Primal-Dual Variational Inference

Updated 10 February 2026

PD-VI is a scalable variational inference method that reformulates mean-field inference as a constrained optimization using an augmented Lagrangian framework.
It employs mini-batch primal-dual updates to jointly optimize local and global parameters, ensuring robust convergence even in high-dimensional, non-conjugate settings.
Empirical evaluations demonstrate that PD-VI, especially its block-preconditioned variant, outperforms traditional methods by achieving faster convergence and improved performance on both synthetic and real-world data.

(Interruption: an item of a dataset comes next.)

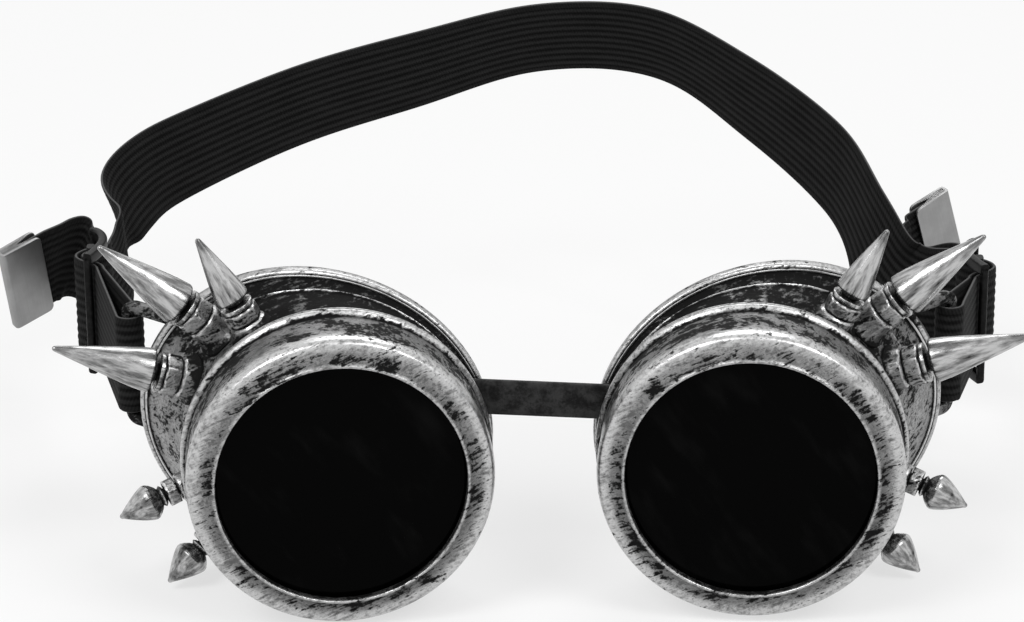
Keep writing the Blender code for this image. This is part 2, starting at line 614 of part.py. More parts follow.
def ribbon(name, route, material, settle=0.0):
    # The route's rows are x, y, z and lean; the band stands on edge and leans about its own run.
    # Within the settle length of either end the band stays upright however steeply it climbs.
    places, leans = route[:, :3], np.radians(route[:, 3])
    runs = np.gradient(places, axis=0)
    steps = np.linalg.norm(np.diff(places, axis=0), axis=1)
    travel = np.concatenate([[0.0], np.cumsum(steps)])
    from_end = np.minimum(travel, travel[-1] - travel)
    tilt_share = np.clip(from_end / settle, 0.0, 1.0)[:, None] if settle else 1.0
    runs /= np.linalg.norm(runs, axis=1)[:, None]
    upright = np.array([0.0, 0.0, 1.0]) - runs * runs[:, 2:3] * tilt_share
    upright /= np.linalg.norm(upright, axis=1)[:, None]
    sideways = np.cross(runs, upright)
    across = np.cos(leans)[:, None] * upright + np.sin(leans)[:, None] * sideways
    outward = np.cross(runs, across)
    rings = []
    for place, up, out in zip(places, across * STRAP_WIDTH / 2, outward * STRAP_THICKNESS / 2):
        rings.append([place + up + out, place + up - out, place - up - out, place - up + out])
    return finish_object(name, skinned_rings(rings, closed=False), material), runs[-1], across[-1]


def weave_offset(back):
    # How far outward the middle of the two layers lies: inside the end bars, outside the centre bar
    inner = SLIDER_THICKNESS / 2 + WEAVE_GAP + STRAP_THICKNESS + FIT_GAP / 2
    span = (SLIDER_LENGTH - SLIDER_SIDE_BAR) / 2
    phase = 2 * math.pi * (back - SLIDER_FRONT - SLIDER_SIDE_BAR / 2) / (2 * span)
    return -inner * math.cos(phase)


def layer_rows(side, sign):
    # One layer of the doubled strap, from the slider's rear bar forward to its front bar
    rear = SLIDER_FRONT + SLIDER_LENGTH - SLIDER_SIDE_BAR / 2
    front = SLIDER_FRONT + SLIDER_SIDE_BAR / 2
    backs = np.linspace(rear, front, WEAVE_ROWS)
    middle = np.array([(SLIDER_OUT + weave_offset(back), back) for back in backs])
    runs = np.gradient(middle, axis=0)
    runs /= np.linalg.norm(runs, axis=1)[:, None]
    outward = np.stack([-runs[:, 1], runs[:, 0]], axis=1)
    layer = middle + outward * sign * (STRAP_THICKNESS + FIT_GAP) / 2
    level = SLIDER_LEVEL[side]
    return [(side * out, back, level, 0.0) for out, back in layer]


def strap_end(side, materials):
    # In through the slider, round the lug's bar, back through the slider and out to the tail
    level = SLIDER_LEVEL[side]
    inner = layer_rows(side, -1)
    outer = layer_rows(side, 1)[::-1]
    turn_radius = LUG_BAR / math.sqrt(2.0) + FIT_GAP + STRAP_THICKNESS / 2
    run = Vector((SLIDER_OUT - LUG_BAR_OUT, SLIDER_FRONT - LUG_BAR_BACK)).normalized()
    out = Vector((run.y, -run.x))
    loop = []
    for step in range(LOOP_STEPS + 1):
        turn = math.pi * step / LOOP_STEPS
        place = Vector((LUG_BAR_OUT, LUG_BAR_BACK)) - out * turn_radius * math.cos(turn)
        place -= run * turn_radius * math.sin(turn)
        loop.append((side * place.x, place.y, LUG_CENTRE_HEIGHT, 0.0))
    lead_in = midway(inner[-1], loop[0], 0.5)
    lead_out = midway(loop[-1], outer[0], 0.5)
    entry = (inner[0][0], SLIDER_FRONT + SLIDER_LENGTH + FIT_GAP, level, 0.0)
    rows = [entry] + inner + smooth_between(inner[-1], lead_in, loop[0]) + loop
    rows += smooth_between(loop[-1], lead_out, outer[0]) + outer
    exit_place = (outer[-1][0], SLIDER_FRONT + SLIDER_LENGTH, level, 0.0)
    tail = [exit_place]
    for out_share, back_share, up_share, lean in TAIL_ROUTE_SHARES[side]:
        tail.append((exit_place[0] + side * TAIL_REACH * out_share, exit_place[1] + TAIL_REACH * back_share,
                     level + TAIL_REACH * up_share, lean))
    route = np.vstack([np.array(rows), smooth_route(tail[:-1], TAIL_ROWS_PER_SPAN), straight_run(tail[-2], tail[-1])])
    item, run, across = ribbon(SIDE_NAME[side] + "_strap_end", route, materials["black elastic"])
    make_clamp(side, route[-1, :3], run, across, materials)


def midway(a, b, share):
    return tuple(p + (q - p) * share for p, q in zip(a, b))


def straight_run(start, aim):
    # The stretch that the clamp grips: straight from its start towards the aim
    start, aim = np.array(start), np.array(aim)
    step = (aim - start) / np.linalg.norm((aim - start)[:3])
    lean = aim[3]
    rows = []
    for share in GRIP_ROW_SHARES:
        row = start + step * CLAMP_GRIP * share
        row[3] = lean
        rows.append(row)
    return np.array(rows)


def smooth_between(a, b, c):
    return [midway(a, b, 0.5), b, midway(b, c, 0.5)]


def make_clamp(side, end, run, across, materials):
    # A folded sheet over the strap's end: a U outline drawn across the strap's width
    run, across = Vector(run), Vector(across)
    normal = run.cross(across)
    slot = STRAP_THICKNESS / 2 + FIT_GAP
    skin = slot + CLAMP_SHEET
    tip = Vector(end) + run * (FIT_GAP + CLAMP_SHEET)
    outline = [(0.0, -skin), (0.0, skin), (-CLAMP_LENGTH, skin), (-CLAMP_LENGTH, slot),
               (-CLAMP_SHEET, slot), (-CLAMP_SHEET, -slot), (-CLAMP_LENGTH, -slot), (-CLAMP_LENGTH, -skin)]
    rings = []
    for edge in (-1, 1):
        start = tip + across * edge * CLAMP_WIDTH / 2
        rings.append([start + run * along + normal * off for along, off in outline])
    finish_object(SIDE_NAME[side] + "_tail_clamp", skinned_rings(rings, closed=False),
                  materials["satin steel"])


def make_band(materials):
    route = []
    for x_share, y_share, z_share, lean in BAND_ROUTE_SHARES:
        route.append((x_share * BAND_HALF_WIDTH, SLIDER_FRONT + SLIDER_LENGTH + y_share * BAND_DEPTH,
                      BAND_LEVEL + z_share * BAND_RISE, lean))
    rows = smooth_route(strap_entry(-1) + route + strap_entry(1)[::-1], BAND_ROWS_PER_SPAN)
    ribbon("head_strap", rows, materials["black elastic"], BAND_SETTLE)


def strap_entry(side):
    # The band leaves the slider's rear straight
    out, back, level, lean = layer_rows(side, -1)[0]
    rear = SLIDER_FRONT + SLIDER_LENGTH + 2 * FIT_GAP
    return [(out, rear, level, lean), (out, rear + STRAP_THICKNESS, level, lean)]


def bow_data(side, low, high):
    # The end bar swells towards the head between its straight ends, as seen from above
    skin = SLIDER_THICKNESS / 2 - TRIM_GAP
    outline = [(skin, SLIDER_BOW_RUN / 2), (skin, SLIDER_LENGTH - TRIM_GAP),
               (-SLIDER_BOW, SLIDER_LENGTH - TRIM_GAP), (-skin - SLIDER_BOW, SLIDER_LENGTH - SLIDER_BOW),
               (-skin - SLIDER_BOW, 2 * SLIDER_BOW_RUN), (-skin, SLIDER_BOW_RUN / 2)]
    rings = [[(side * across, back, level) for across, back in outline] for level in (low, high)]
    return skinned_rings(rings, closed=False)


def make_slider(side, materials):
    # A flat frame with a centre bar; its two slots run the height of the strap
    half_height = STRAP_WIDTH / 2 + 2 * FIT_GAP + SLIDER_END_BAR
    window = STRAP_WIDTH / 2 + 2 * FIT_GAP
    slot = (SLIDER_LENGTH - 2 * SLIDER_SIDE_BAR - SLIDER_CENTRE_BAR) / 2
    plate = box_data((-SLIDER_THICKNESS / 2, 0.0, -half_height), (SLIDER_THICKNESS / 2, SLIDER_LENGTH, half_height))
    slider = finish_object(SIDE_NAME[side] + "_slider", plate, materials["black plastic"])
    for count in range(2):
        front = SLIDER_SIDE_BAR + count * (slot + SLIDER_CENTRE_BAR)
        tool = finish_object(f"{SIDE_NAME[side]}_slot_tool_{count}",
                             box_data((-SLIDER_THICKNESS, front, -window), (SLIDER_THICKNESS, front + slot, window)),
                             materials["black plastic"])
        tool.parent = slider
        boolean(slider, tool, "DIFFERENCE")
    rounding = slider.modifiers.new("Rounding", "BEVEL")
    rounding.width = SLIDER_EDGE
    rounding.segments = 1
    for end in (-1, 1):
        low, high = sorted((end * (half_height - SLIDER_EDGE), end * (window + TRIM_GAP)))
        bow = finish_object(f"{SIDE_NAME[side]}_bow_tool_{end}", bow_data(side, low, high),
                            materials["black plastic"])
        bow.parent = slider
        boolean(slider, bow, "UNION")
    slider.location = (side * SLIDER_OUT, SLIDER_FRONT, SLIDER_LEVEL[side])


def move_to_footprint_middle():
    shift = Vector((FOOTPRINT_MIDDLE_X, FOOTPRINT_MIDDLE_Y, 0.0))
    for item in bpy.data.objects:
        if item.parent is None:
            item.location = item.location - shift


def main():
    clear_scene()
    materials = {
        "aged silver": make_material("aged silver", (0.42, 0.42, 0.42), 0.42, 0.85),
        "polished silver": make_material("polished silver", (0.72, 0.72, 0.72), 0.22, 1.0),
        "dark lens": make_material("dark lens", (0.004, 0.004, 0.004), 0.06, 0.0),
        "black rubber": make_material("black rubber", (0.02, 0.02, 0.02), 0.7, 0.0),
        "black strip": make_material("black strip", (0.03, 0.03, 0.03), 0.6, 0.0),
        "black elastic": make_material("black elastic", (0.015, 0.015, 0.015), 0.85, 0.0),
        "black plastic": make_material("black plastic", (0.02, 0.02, 0.02), 0.4, 0.0),
        "satin steel": make_material("satin steel", (0.5, 0.5, 0.5), 0.35, 1.0),
    }
    for side in (-1, 1):
        make_cup(side, materials)
        make_bezel(side, materials)
        make_lens(side, materials)
        make_gasket(side, materials)
        strap_end(side, materials)
        make_slider(side, materials)
    make_bridge(materials)
    make_band(materials)
    move_to_footprint_middle()


main()
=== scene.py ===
import math

import bpy
import numpy as np
from mathutils import Matrix, Vector


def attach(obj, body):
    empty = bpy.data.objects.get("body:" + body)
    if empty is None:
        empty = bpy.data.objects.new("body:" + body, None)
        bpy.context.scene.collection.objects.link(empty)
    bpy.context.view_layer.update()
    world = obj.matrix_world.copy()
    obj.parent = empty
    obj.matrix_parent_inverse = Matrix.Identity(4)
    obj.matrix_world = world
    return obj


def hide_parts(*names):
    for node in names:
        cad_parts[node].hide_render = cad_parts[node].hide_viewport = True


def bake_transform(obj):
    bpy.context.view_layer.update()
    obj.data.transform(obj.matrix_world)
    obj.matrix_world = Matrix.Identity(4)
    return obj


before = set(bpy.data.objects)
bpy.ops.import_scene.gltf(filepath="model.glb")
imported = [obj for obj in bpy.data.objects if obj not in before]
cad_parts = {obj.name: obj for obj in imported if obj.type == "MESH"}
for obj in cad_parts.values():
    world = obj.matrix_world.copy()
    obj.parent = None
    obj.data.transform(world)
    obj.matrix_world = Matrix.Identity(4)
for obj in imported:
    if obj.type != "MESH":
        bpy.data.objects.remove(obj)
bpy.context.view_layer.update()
print("frame loaded:", len(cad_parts), "nodes")

# All sizes below are in millimetres and degrees, and become metres when a mesh is made
mm = 0.001
sides = {-1: "left", 1: "right"}
stance = dict(lensSpacing=76.0, lensHeight=30.0, toeIn=5.0, middleX=-8.03, middleY=78.75)


# Shader building

class Wire:
    # One output of a node. Its sums, differences and products are Math nodes in its finish
    def __init__(self, finish, socket):
        self.finish, self.socket = finish, socket

    def maths(self, operation, first, second):
        # The operation on first and second, as a Math node
        return self.finish.node("Math", {0: first, 1: second}, operation=operation)

    def __add__(self, other):
        # This value plus the other
        return self.maths("ADD", self, other)

    __radd__ = __add__

    def __sub__(self, other):
        # This value minus the other
        return self.maths("SUBTRACT", self, other)

    def __rsub__(self, other):
        # The other value minus this one
        return self.maths("SUBTRACT", other, self)

    def __mul__(self, other):
        # This value times the other
        return self.maths("MULTIPLY", self, other)

    def above(self, other):
        # The larger of this value and the other
        return self.maths("MAXIMUM", self, other)


class NodeBench:
    # A node tree under way, and its last node's input that shows the result
    def __init__(self, tree, lastNode, lastInput):
        self.tree, self.result = tree, tree.nodes[lastNode].inputs[lastInput]

    def node(self, kind, sockets=None, output=0, **settings):
        # A new node with these settings, each socket wired or set, and the wire of its output
        made = self.tree.nodes.new("ShaderNode" + kind)
        for key, value in settings.items():
            setattr(made, key, value)
        for key, value in (sockets or {}).items():
            if isinstance(value, Wire):
                self.tree.links.new(value.socket, made.inputs[key])
            else:
                made.inputs[key].default_value = value
        return Wire(self, made.outputs[output])

    def places(self):
        # Each point's place in the frame of its own piece
        return self.node("TexCoord", output="Object")

    def painted(self, name, output="Fac"):
        # What the mesh holds under this name at each point
        return self.node("Attribute", output=output, attribute_name=name)

    def grain(self, places, size, detail, roughness, turn=(0.0, 0.0, 0.0)):
        # Noise whose features are size long, one number or one for each turned axis
        lengths = [value * mm for value in (size if hasattr(size, "__len__") else (size,) * 3)]
        turned = [math.radians(angle) for angle in turn]
        spread = self.node("Mapping", {"Vector": places, "Rotation": turned, "Scale": lengths},
                           vector_type="TEXTURE")
        return self.node("TexNoise", {"Vector": spread, "Scale": 1.0, "Detail": detail,
                                      "Roughness": roughness})

    def step(self, value, low, high):
        # 0 at low and 1 at high, 3 t squared less 2 t cubed between
        return self.node("MapRange", {"Value": value, "From Min": low, "From Max": high},
                         interpolation_type="SMOOTHSTEP")

    def blend(self, share, first, second):
        # First where share is 0, second where it is 1, mixed between
        colours = [(value, value, value, 1.0) if isinstance(value, float) else value
                   for value in (first, second)]
        return self.node("Mix", {0: share, 6: colours[0], 7: colours[1]}, 2, data_type="RGBA")

    def relief(self, height, depth, strength):
        # The normal of a surface raised by height times depth
        return self.node("Bump", {"Height": height, "Strength": strength, "Distance": depth * mm})


class Finish(NodeBench):
    # A material under way. Its constants go straight on the shader's own sockets
    def __init__(self, name, **constants):
        self.material = bpy.data.materials.new(name)
        self.material.use_nodes = True
        super().__init__(self.material.node_tree, "Material Output", "Surface")
        self.shader = self.tree.nodes["Principled BSDF"]
        for socket, value in constants.items():
            words = socket.replace("Ior", "IOR").replace("_", " ")
            self.shader.inputs[words].default_value = value

    def feed(self, **wires):
        # Each wire goes into the shader's input of its name
        for socket, wire in wires.items():
            self.tree.links.new(wire.socket, self.shader.inputs[socket.replace("_", " ")])
        return self.material


# Finishes. A pair is where a smooth step starts and ends, one number or three are the length of a
# noise's features, and the greys are linear

aged = dict(blotch=6.0, pit=0.8, brush=(7.0, 1.4, 0.75), brushTurn=(0.0, -24.0, 0.0),
            soot=(0.18, 0.60), shade=(0.52, 1.06), black=0.007, dull=0.12, bright=0.60, depth=0.30)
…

Primal–Dual Variational Inference (PD-VI) is a methodology for scalable mean-field variational inference (MFVI) that reformulates the inference problem as a constrained optimization suitable for mini-batch primal-dual algorithms. By introducing an augmented Lagrangian framework and leveraging both primal and dual variational parameter updates, PD-VI jointly optimizes local and global parameters in the variational family in a scalable and theoretically well-founded manner. The method includes a block-preconditioned extension (P²D-VI) to accommodate parameter heterogeneity and non-isotropic curvature in large-scale latent variable models, providing both improved robustness and optimization efficiency (Lyu et al., 7 Feb 2026).

1. Problem Formulation

Mean-field variational inference seeks to approximate an intractable posterior $p(z,\beta\mid x)$ by a factorized variational family,

$q_{\phi,\lambda}(z,\beta)=\prod_{i=1}^n q_{\phi_i}(z_i)\cdot q_\lambda(\beta),$

with the objective of minimizing the Kullback–Leibler divergence,

$\mathrm{KL}(q\|p) = \mathbb{E}_{q}[\log q(z,\beta)-\log p(z,\beta,x)],$

which is equivalent to minimizing the evidence lower bound (ELBO),

$\min_{\phi,\lambda} f(\phi,\lambda), \qquad f(\phi,\lambda)=\frac{1}{n}\sum_{i=1}^n f_i(\phi_i,\lambda),$

where each local term $f_i(\phi_i,\lambda)$ expresses the evidence contribution of data point $x_i$ . To enable efficient mini-batch optimization, PD-VI introduces local copies $\lambda_i$ of the global parameter $\lambda$ and enforces consensus constraints $\lambda_i = \lambda_0$ for all $i$ . The resulting finite-sum problem is:

$\min_{\phi_{1:n},\lambda_{0:n}} \frac{1}{n}\sum_{i=1}^n f_i(\phi_i,\lambda_i) \quad \text{subject to}\quad \lambda_i = \lambda_0.$

2. Augmented Lagrangian and Primal–Dual Structure

Consensus constraints are incorporated via Lagrange multipliers $\mu_i$ and a quadratic penalty parameter $\eta>0$ , yielding the (scaled) augmented Lagrangian,

$\mathcal{L}(\phi_{1:n}, \lambda_{0:n}, \mu_{1:n}) = \frac{1}{n}\sum_{i=1}^n \left\{ f_i(\phi_i, \lambda_i) + \langle \mu_i, \lambda_i - \lambda_0 \rangle + \frac{1}{2\eta}\|\lambda_i - \lambda_0\|^2 \right\}.$

The optimization seeks a saddle point,

$\min_{\phi,\lambda_i}\max_{\mu} \mathcal{L}(\phi, \lambda_i, \mu),$

and lends itself to alternating primal–dual updates, for which only a subset of local parameters is updated per iteration, conforming with large-scale data regimes.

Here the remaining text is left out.